Extracted data>
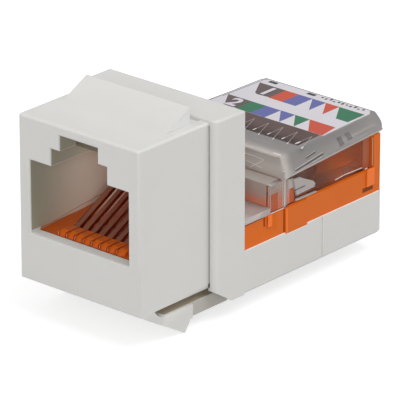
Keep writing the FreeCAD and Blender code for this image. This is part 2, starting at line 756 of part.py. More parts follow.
def termination_base():
    """Orange base: plugs into the tray, carries the terminals and guides the wires."""
    base = block(BASE_WIDTH, BASE_FRONT, BASE_REAR, TRAY_TOP, BASE_TOP)
    plug = block(POCKET_WIDTH - 2 * FIT, BOARD_FRONT, BOARD_REAR, BOARD_TOP, TRAY_TOP)
    base = base.fuse(plug).cut(base_side_cuts())
    gaps = range(TERMINALS_PER_ROW - 1)
    guide_places = [TERMINAL_PITCH * (i - (TERMINALS_PER_ROW - 2) / 2) for i in gaps]
    guides = [wire_guide(x, y) for y in row_places() for x in guide_places]
    base = base.fuse(base_side_details() + side_walls() + guides)
    tail_recess = block(
        BAY_WIDTH,
        BASE_FRONT,
        BASE_FRONT + BASE_RECESS_LENGTH,
        BOARD_TOP,
        BASE_TOP - BASE_RECESS_ROOF,
    )
    channel_front = row_places()[-1] + GUIDE_LENGTH / 2
    channel = block(CHANNEL_WIDTH, channel_front, BASE_REAR, BASE_TOP - CHANNEL_DEPTH, BASE_TOP)
    return base.cut([tail_recess, channel] + terminal_pockets()).removeSplitter()


# ---------------------------------------------------------------- cap

def rim_outline(rim_height):
    """Section across the cap's rim: flat top, flared sides and a short upright lip."""
    top = CAP_TOP_WIDTH / 2
    rim = CAP_RIM_WIDTH / 2
    low = CAP_TOP - rim_height
    right = [
        (rim - CAP_LIP_WIDTH, low),
        (rim, low),
        (rim, low + CAP_LIP_HEIGHT),
        (top, CAP_TOP - CAP_EDGE),
        (top - CAP_EDGE, CAP_TOP),
    ]
    return right + [(-x, z) for x, z in reversed(right)]


def rounded_plan(width, front, rear, front_round, rear_round):
    """Upright prism with rounded corners that trims the rim in plan."""
    prism = block(width, front, rear, 0, CAP_TOP + CAP_ROOF)
    upright = edges_in(prism, lambda b: near(b.YMax, front) and b.ZLength > 1)
    prism = prism.makeFillet(front_round, upright)
    upright = edges_in(prism, lambda b: near(b.YMin, rear) and b.ZLength > 1)
    return prism.makeFillet(rear_round, upright)


def wire_presser(x, y):
    """Pair of fins that push one wire down on both sides of its terminal."""
    half = PRESSER_WIDTH / 2
    tip = CAP_INSIDE_TOP - PRESSER_DROP
    outline = [
        (x - half, CAP_INSIDE_TOP),
        (x - half, tip),
        (x, tip + half),
        (x + half, tip),
        (x + half, CAP_INSIDE_TOP),
    ]
    inner = TERMINAL_THICKNESS / 2 + PRESSER_GAP
    outer = inner + PRESSER_THICKNESS
    return [front_prism(outline, y - outer, y - inner), front_prism(outline, y + inner, y + outer)]


def wire_strip():
    """Cross strip behind the front wall, notched with a V for each wire."""
    rear = row_places()[0] - GUIDE_LENGTH / 2 - PRESSER_GAP
    front = rear - STRIP_THICKNESS
    bottom = CAP_INSIDE_TOP - STRIP_DROP
    strip = block(CAP_SKIRT_WIDTH - CAP_SKIRT, front, rear, bottom, CAP_INSIDE_TOP)
    count = TERMINAL_ROWS * TERMINALS_PER_ROW
    mouth = STRIP_PITCH / 3
    notches = []
    for i in range(count):
        x = STRIP_PITCH * (i - (count - 1) / 2)
        outline = [(x - mouth, bottom), (x + mouth, bottom), (x, bottom + STRIP_PITCH / 2)]
        notches.append(front_prism(outline, front, rear))
    return strip.cut(notches)


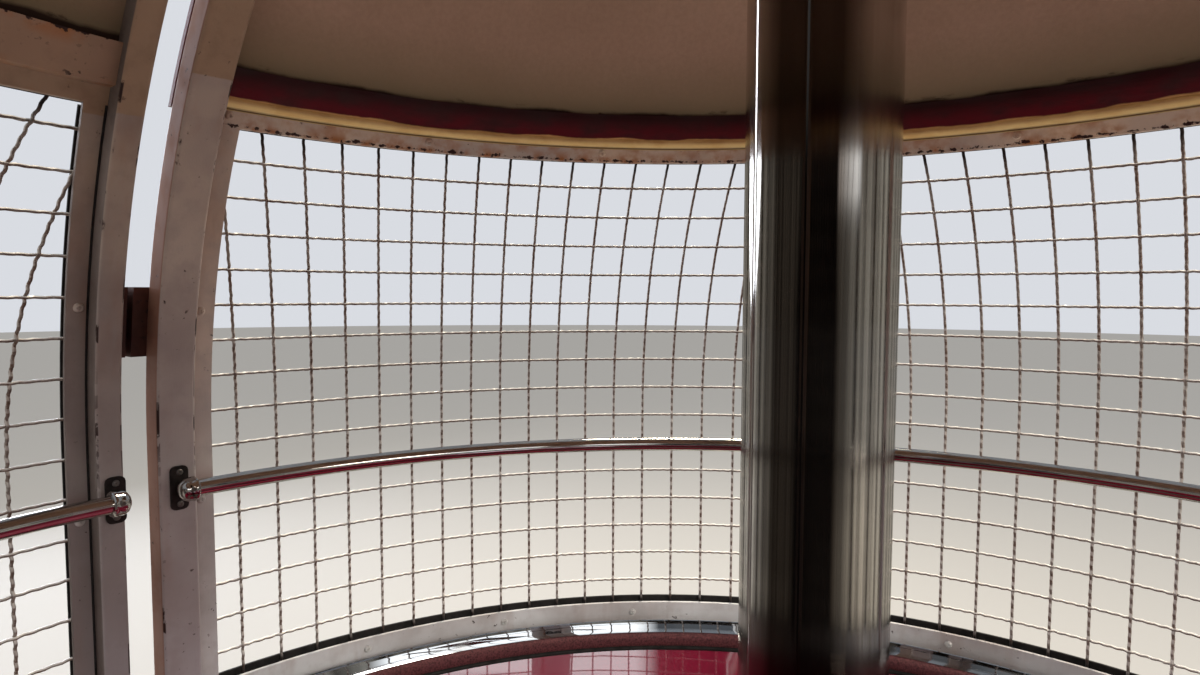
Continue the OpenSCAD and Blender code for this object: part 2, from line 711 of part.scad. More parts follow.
// Keeper that the bolt slides into, and the hooked one that the lever turns up under
module latch_keepers() color(chrome) rotate(latch_a) {
  difference() {
    translate([tub_r(bolt_z) - root, split_gap / 2 + 2, bolt_z - housing_h / 2])
      cube([root + bolt_x + bolt_r + guide_wall - tub_r(bolt_z), keeper_w, housing_h]);
    tub_body(strip_t + touch);
    translate([bolt_x, 0, bolt_z]) rotate([-90, 0, 0]) cylinder(r = bolt_r + 1, h = 3 * keeper_w, $fn = 48);
  }
  difference() {
    translate([cage_r - root, jamb_near + 2, lever_z - boss_r])
      cube([root + lever_x - cage_r + 2.5 * lever_t, keeper_w, 2 * boss_r + 4]);
    cylinder(r = cage_r + touch, h = dome_z);
    tub_body(strip_t + touch);
    translate([lever_x - lever_t / 2, jamb_near, lever_z - 2 * boss_r])
      cube([2 * lever_t, 2 * keeper_w, 2 * boss_r + lever_w]);
  }
}

module door_buffer() color("#1c1c1c") rotate(latch_a) difference() {
  translate([tub_r(bolt_z) - 2 * root, buffer_t, bolt_z]) rotate([0, 90, 0])
    cylinder(r = buffer_r, h = 2 * root + buffer_out, $fn = 48);
  tub_body(touch);
}

foot_brackets();
base_pan();
floor_plate();
tub_shell();
jamb_strips();
backrest();
bench_seat();
bench_ends();
rim_ring();
post(hinge_a, -jamb_far, -jamb_near, head_z + head_bar_h);  // post_hinge_jamb
post(rear_left_a, -post_w / 2, post_w / 2, band_top);  // post_rear_left
post(rear_a, -post_w / 2, post_w / 2, band_top);  // post_rear
post(right_a, -post_w / 2, post_w / 2, band_top);  // post_right
post(latch_a, jamb_near, jamb_far, head_z + head_bar_h);  // post_latch_jamb
bay_frame(front_bay);  // frame_front_bay
bay_frame(rear_left_bay);  // frame_rear_left_bay
bay_frame(rear_right_bay);  // frame_rear_right_bay
bay_frame(right_bay);  // frame_right_bay
mesh_panel(front_bay);  // mesh_front_bay
mesh_panel(rear_left_bay);  // mesh_rear_left_bay
mesh_panel(rear_right_bay);  // mesh_rear_right_bay
mesh_panel(right_bay);  // mesh_right_bay
rail(front_bay, post_w / 4, jamb_near + post_w / 2);  // rail_front_bay
rail(rear_left_bay, post_w / 4, post_w / 4);  // rail_rear_left_bay
rail(rear_right_bay, post_w / 4, post_w / 4);  // rail_rear_right_bay
rail(right_bay, jamb_near + post_w / 2, post_w / 4);  // rail_right_bay
cornice();
ceiling();
roof_dome();
door_head();
crown_plate();
hanger_head();
centre_pole();
pole_flange();
hinge_fixed_leaves();
latch_keepers();
door_buffer();
door_panel();
door_stiles();
door_frame();
mesh_panel(door_bay);  // door_mesh
door_beam();
door_roof();
rail(door_bay, jamb_near + plate_w / 2, jamb_near + plate_w / 2);  // door_rail
door_hinge_leaves();
bolt_housing();
lever_base();
barrel_bolt();
latch_lever();
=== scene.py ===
"""Looks of the ferris wheel gondola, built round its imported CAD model.

Lengths are millimetres in the CAD's frame until a mesh is finished, and heights count from the floor.
Angles are degrees from +X, counter-clockwise from above, as in the part's source.
"""
import math
from collections import namedtuple

import bmesh
import bpy
from bmesh.types import BMEdge, BMFace, BMVert
from mathutils import Matrix, Vector, noise


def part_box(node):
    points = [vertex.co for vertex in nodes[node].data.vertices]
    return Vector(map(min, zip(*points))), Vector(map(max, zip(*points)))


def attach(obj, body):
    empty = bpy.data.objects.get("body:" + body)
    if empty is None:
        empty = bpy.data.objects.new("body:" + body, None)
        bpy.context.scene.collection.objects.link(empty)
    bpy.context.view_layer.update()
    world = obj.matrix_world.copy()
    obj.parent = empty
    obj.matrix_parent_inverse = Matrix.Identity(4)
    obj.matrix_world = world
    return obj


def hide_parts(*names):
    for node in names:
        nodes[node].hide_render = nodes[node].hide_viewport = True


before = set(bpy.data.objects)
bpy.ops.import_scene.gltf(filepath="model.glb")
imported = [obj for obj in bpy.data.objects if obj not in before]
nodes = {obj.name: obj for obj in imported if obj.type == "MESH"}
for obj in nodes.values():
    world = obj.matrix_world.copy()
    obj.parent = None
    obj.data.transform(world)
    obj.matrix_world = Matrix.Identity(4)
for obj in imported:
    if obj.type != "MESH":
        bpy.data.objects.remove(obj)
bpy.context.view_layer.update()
scene = bpy.context.scene
MM = 0.001


def low(name):
    """Height of a node's lowest point, in millimetres."""
    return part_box(name)[0].z / MM


def high(name):
    """Height of a node's highest point, in millimetres."""
    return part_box(name)[1].z / MM


# Driving sizes, as in the part's source
HINGE_A = 225
LATCH_A = 315
BAY_A = (360 - LATCH_A + HINGE_A) / 4
REAR_LEFT_A = HINGE_A - BAY_A
REAR_A = HINGE_A - 2 * BAY_A
RIGHT_A = HINGE_A - 3 * BAY_A
CAGE_R = 692
POST_D = 28
POST_W = 35
STILE_W = 22.5
JAMB_NEAR = 15
HEAD_BAR_H = 30
BAR_W = 24
DOOR_BAR_W = 18
BAR_T = 4
BAR_SET = 4
FLANGE_W = 27
LOW_BAND_H = 26
MESH_H = 577
DOME_UP = 266
PITCH = 37.7
FIRST_WIRE = 0.8
RAIL_UP = 225
RAIL_D = 17
RAIL_GAP = 16
PLATE_W, PLATE_H, PLATE_T = 17, 44, 3
RIM_IN = 2
TUB_LEAN = 159
STRIP_T = 3
BACK_TOP_IN = 35
LIP_R = 9
BENCH_END = 60
BOLT_DOWN = 242
BOLT_R = 8
BOLT_CLEAR = 8
GUIDE_WALL = 5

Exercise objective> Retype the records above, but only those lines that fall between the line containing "hinge_fixed_leaves();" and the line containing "if empty is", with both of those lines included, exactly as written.

Correct response>
hinge_fixed_leaves();
latch_keepers();
door_buffer();
door_panel();
door_stiles();
door_frame();
mesh_panel(door_bay);  // door_mesh
door_beam();
door_roof();
rail(door_bay, jamb_near + plate_w / 2, jamb_near + plate_w / 2);  // door_rail
door_hinge_leaves();
bolt_housing();
lever_base();
barrel_bolt();
latch_lever();
=== scene.py ===
"""Looks of the ferris wheel gondola, built round its imported CAD model.

Lengths are millimetres in the CAD's frame until a mesh is finished, and heights count from the floor.
Angles are degrees from +X, counter-clockwise from above, as in the part's source.
"""
import math
from collections import namedtuple

import bmesh
import bpy
from bmesh.types import BMEdge, BMFace, BMVert
from mathutils import Matrix, Vector, noise


def part_box(node):
    points = [vertex.co for vertex in nodes[node].data.vertices]
    return Vector(map(min, zip(*points))), Vector(map(max, zip(*points)))


def attach(obj, body):
    empty = bpy.data.objects.get("body:" + body)
    if empty is None:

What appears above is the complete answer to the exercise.